Directive:
Copy out every line exactly as given.

Collected data:
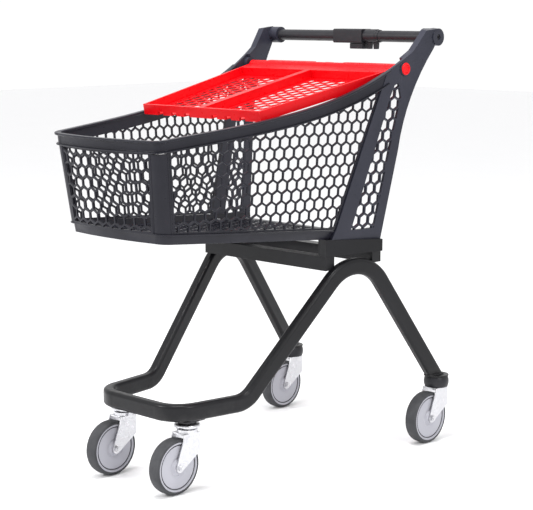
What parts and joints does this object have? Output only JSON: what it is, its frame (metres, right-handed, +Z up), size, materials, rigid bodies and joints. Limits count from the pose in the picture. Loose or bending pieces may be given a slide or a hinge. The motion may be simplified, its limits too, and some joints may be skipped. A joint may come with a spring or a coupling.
{
  "type": "shopping cart",
  "caption": "Shopping cart with a honeycomb plastic basket on a bent tube chassis, swivel casters, a raised rear flap and a coin lock on the handle.",
  "frame": {"origin": "on the ground, under the middle of the cart's bounding box", "axes": "+X across the width to the cart's right side as its user stands behind it, -Y to the front, +Y to the handle end, +Z up"},
  "size_m": [0.5506, 0.8943, 1.0008],
  "materials": {
    "chassis_paint": "semi-gloss powder coat",
    "basket_plastic": "fine matte moulded",
    "arm_plastic": "fine matte moulded",
    "red_plastic": "satin moulded",
    "black_plastic": "satin moulded",
    "zinc": "bright zinc plate",
    "wheel_disc": "smooth moulded",
    "tyre_tread": "grey soft rubber"
  },
  "bodies": {
    "frame": {"chassis_front_loop": "chassis_paint", "chassis_side_left": "chassis_paint", "chassis_side_right": "chassis_paint", "chassis_beam_front": "chassis_paint", "chassis_beam_rear": "chassis_paint", "basket_rail_left": "chassis_paint", "basket_rail_right": "chassis_paint", "rear_feet": "chassis_paint", "front_plates": "black_plastic", "swivel_races": "zinc", "kingpins": "zinc", "rear_collars": "black_plastic", "basket_floor": "basket_plastic", "basket_skirt": "basket_plastic", "basket_front": "basket_plastic", "basket_posts": "basket_plastic", "basket_side_left": "basket_plastic", "basket_side_right": "basket_plastic", "rim_front": "basket_plastic", "rim_left": "basket_plastic", "rim_right": "basket_plastic", "arm_left": "arm_plastic", "arm_right": "arm_plastic", "floor_bolts": "zinc", "handle_tube": "black_plastic", "handle_plugs": "zinc", "handle_screws": "black_plastic", "handle_clamp": "black_plastic", "handle_collar": "black_plastic", "lock_body": "black_plastic", "lock_key": "black_plastic", "hinge_pins": "red_plastic"},
    "flap": {"flap_panel": "red_plastic", "flap_frame": "red_plastic"},
    "coin": {"coin_drawer": "red_plastic"},
    "swivel_front_left": {"fork_front_left": "zinc", "balls_front_left": "zinc", "axle_bolt_front_left": "zinc", "axle_bush_front_left": "zinc"},
    "roller_front_left": {"wheel_front_left": "wheel_disc", "tyre_front_left": "tyre_tread"},
    "swivel_front_right": {"fork_front_right": "zinc", "balls_front_right": "zinc", "axle_bolt_front_right": "zinc", "axle_bush_front_right": "zinc"},
    "roller_front_right": {"wheel_front_right": "wheel_disc", "tyre_front_right": "tyre_tread"},
    "swivel_rear_left": {"fork_rear_left": "zinc", "balls_rear_left": "zinc", "axle_bolt_rear_left": "zinc", "axle_bush_rear_left": "zinc"},
    "roller_rear_left": {"wheel_rear_left": "wheel_disc", "tyre_rear_left": "tyre_tread"},
    "swivel_rear_right": {"fork_rear_right": "zinc", "balls_rear_right": "zinc", "axle_bolt_rear_right": "zinc", "axle_bush_rear_right": "zinc"},
    "roller_rear_right": {"wheel_rear_right": "wheel_disc", "tyre_rear_right": "tyre_tread"}
  },
  "joints": [
    {"name": "flap_hinge", "type": "hinge", "parent": "frame", "child": "flap", "pos_m": [0, 0.26256, 0.90856], "axis": [1, 0, 0], "range_deg": [0, 48]},
    {"name": "coin_slide", "type": "slide", "parent": "frame", "child": "coin", "axis": [0, 1, 0], "range_m": [0, 0.012]},
    {"name": "swivel_turn_front_left", "type": "hinge", "parent": "frame", "child": "swivel_front_left", "pos_m": [-0.1055, -0.28744, 0.133], "axis": [0, 0, 1], "continuous": true},
    {"name": "wheel_spin_front_left", "type": "hinge", "parent": "swivel_front_left", "child": "roller_front_left", "pos_m": [-0.1055, -0.32744, 0.0625], "axis": [1, 0, 0], "continuous": true},
    {"name": "swivel_turn_front_right", "type": "hinge", "parent": "frame", "child": "swivel_front_right", "pos_m": [0.1055, -0.28744, 0.133], "axis": [0, 0, 1], "continuous": true},
    {"name": "wheel_spin_front_right", "type": "hinge", "parent": "swivel_front_right", "child": "roller_front_right", "pos_m": [0.1055, -0.32744, 0.0625], "axis": [1, 0, 0], "continuous": true},
    {"name": "swivel_turn_rear_left", "type": "hinge", "parent": "frame", "child": "swivel_rear_left", "pos_m": [-0.2425, 0.41756, 0.133], "axis": [0, 0, 1], "continuous": true},
    {"name": "wheel_spin_rear_left", "type": "hinge", "parent": "swivel_rear_left", "child": "roller_rear_left", "pos_m": [-0.2425, 0.37756, 0.0625], "axis": [1, 0, 0], "continuous": true},
    {"name": "swivel_turn_rear_right", "type": "hinge", "parent": "frame", "child": "swivel_rear_right", "pos_m": [0.2425, 0.41756, 0.133], "axis": [0, 0, 1], "continuous": true},
    {"name": "wheel_spin_rear_right", "type": "hinge", "parent": "swivel_rear_right", "child": "roller_rear_right", "pos_m": [0.2425, 0.37756, 0.0625], "axis": [1, 0, 0], "continuous": true}
  ]
}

Answer below:
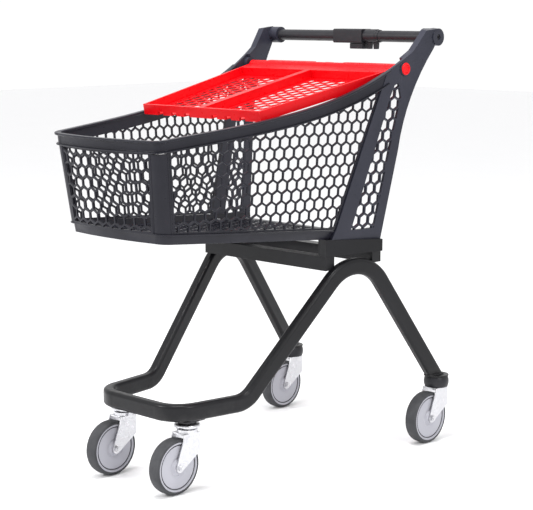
What parts and joints does this object have? Output only JSON: what it is, its frame (metres, right-handed, +Z up), size, materials, rigid bodies and joints. Limits count from the pose in the picture. Loose or bending pieces may be given a slide or a hinge. The motion may be simplified, its limits too, and some joints may be skipped. A joint may come with a spring or a coupling.
{
  "type": "shopping cart",
  "caption": "Shopping cart with a honeycomb plastic basket on a bent tube chassis, swivel casters, a raised rear flap and a coin lock on the handle.",
  "frame": {"origin": "on the ground, under the middle of the cart's bounding box", "axes": "+X across the width to the cart's right side as its user stands behind it, -Y to the front, +Y to the handle end, +Z up"},
  "size_m": [0.5506, 0.8943, 1.0008],
  "materials": {
    "chassis_paint": "semi-gloss powder coat",
    "basket_plastic": "fine matte moulded",
    "arm_plastic": "fine matte moulded",
    "red_plastic": "satin moulded",
    "black_plastic": "satin moulded",
    "zinc": "bright zinc plate",
    "wheel_disc": "smooth moulded",
    "tyre_tread": "grey soft rubber"
  },
  "bodies": {
    "frame": {"chassis_front_loop": "chassis_paint", "chassis_side_left": "chassis_paint", "chassis_side_right": "chassis_paint", "chassis_beam_front": "chassis_paint", "chassis_beam_rear": "chassis_paint", "basket_rail_left": "chassis_paint", "basket_rail_right": "chassis_paint", "rear_feet": "chassis_paint", "front_plates": "black_plastic", "swivel_races": "zinc", "kingpins": "zinc", "rear_collars": "black_plastic", "basket_floor": "basket_plastic", "basket_skirt": "basket_plastic", "basket_front": "basket_plastic", "basket_posts": "basket_plastic", "basket_side_left": "basket_plastic", "basket_side_right": "basket_plastic", "rim_front": "basket_plastic", "rim_left": "basket_plastic", "rim_right": "basket_plastic", "arm_left": "arm_plastic", "arm_right": "arm_plastic", "floor_bolts": "zinc", "handle_tube": "black_plastic", "handle_plugs": "zinc", "handle_screws": "black_plastic", "handle_clamp": "black_plastic", "handle_collar": "black_plastic", "lock_body": "black_plastic", "lock_key": "black_plastic", "hinge_pins": "red_plastic"},
    "flap": {"flap_panel": "red_plastic", "flap_frame": "red_plastic"},
    "coin": {"coin_drawer": "red_plastic"},
    "swivel_front_left": {"fork_front_left": "zinc", "balls_front_left": "zinc", "axle_bolt_front_left": "zinc", "axle_bush_front_left": "zinc"},
    "roller_front_left": {"wheel_front_left": "wheel_disc", "tyre_front_left": "tyre_tread"},
    "swivel_front_right": {"fork_front_right": "zinc", "balls_front_right": "zinc", "axle_bolt_front_right": "zinc", "axle_bush_front_right": "zinc"},
    "roller_front_right": {"wheel_front_right": "wheel_disc", "tyre_front_right": "tyre_tread"},
    "swivel_rear_left": {"fork_rear_left": "zinc", "balls_rear_left": "zinc", "axle_bolt_rear_left": "zinc", "axle_bush_rear_left": "zinc"},
    "roller_rear_left": {"wheel_rear_left": "wheel_disc", "tyre_rear_left": "tyre_tread"},
    "swivel_rear_right": {"fork_rear_right": "zinc", "balls_rear_right": "zinc", "axle_bolt_rear_right": "zinc", "axle_bush_rear_right": "zinc"},
    "roller_rear_right": {"wheel_rear_right": "wheel_disc", "tyre_rear_right": "tyre_tread"}
  },
  "joints": [
    {"name": "flap_hinge", "type": "hinge", "parent": "frame", "child": "flap", "pos_m": [0, 0.26256, 0.90856], "axis": [1, 0, 0], "range_deg": [0, 48]},
    {"name": "coin_slide", "type": "slide", "parent": "frame", "child": "coin", "axis": [0, 1, 0], "range_m": [0, 0.012]},
    {"name": "swivel_turn_front_left", "type": "hinge", "parent": "frame", "child": "swivel_front_left", "pos_m": [-0.1055, -0.28744, 0.133], "axis": [0, 0, 1], "continuous": true},
    {"name": "wheel_spin_front_left", "type": "hinge", "parent": "swivel_front_left", "child": "roller_front_left", "pos_m": [-0.1055, -0.32744, 0.0625], "axis": [1, 0, 0], "continuous": true},
    {"name": "swivel_turn_front_right", "type": "hinge", "parent": "frame", "child": "swivel_front_right", "pos_m": [0.1055, -0.28744, 0.133], "axis": [0, 0, 1], "continuous": true},
    {"name": "wheel_spin_front_right", "type": "hinge", "parent": "swivel_front_right", "child": "roller_front_right", "pos_m": [0.1055, -0.32744, 0.0625], "axis": [1, 0, 0], "continuous": true},
    {"name": "swivel_turn_rear_left", "type": "hinge", "parent": "frame", "child": "swivel_rear_left", "pos_m": [-0.2425, 0.41756, 0.133], "axis": [0, 0, 1], "continuous": true},
    {"name": "wheel_spin_rear_left", "type": "hinge", "parent": "swivel_rear_left", "child": "roller_rear_left", "pos_m": [-0.2425, 0.37756, 0.0625], "axis": [1, 0, 0], "continuous": true},
    {"name": "swivel_turn_rear_right", "type": "hinge", "parent": "frame", "child": "swivel_rear_right", "pos_m": [0.2425, 0.41756, 0.133], "axis": [0, 0, 1], "continuous": true},
    {"name": "wheel_spin_rear_right", "type": "hinge", "parent": "swivel_rear_right", "child": "roller_rear_right", "pos_m": [0.2425, 0.37756, 0.0625], "axis": [1, 0, 0], "continuous": true}
  ]
}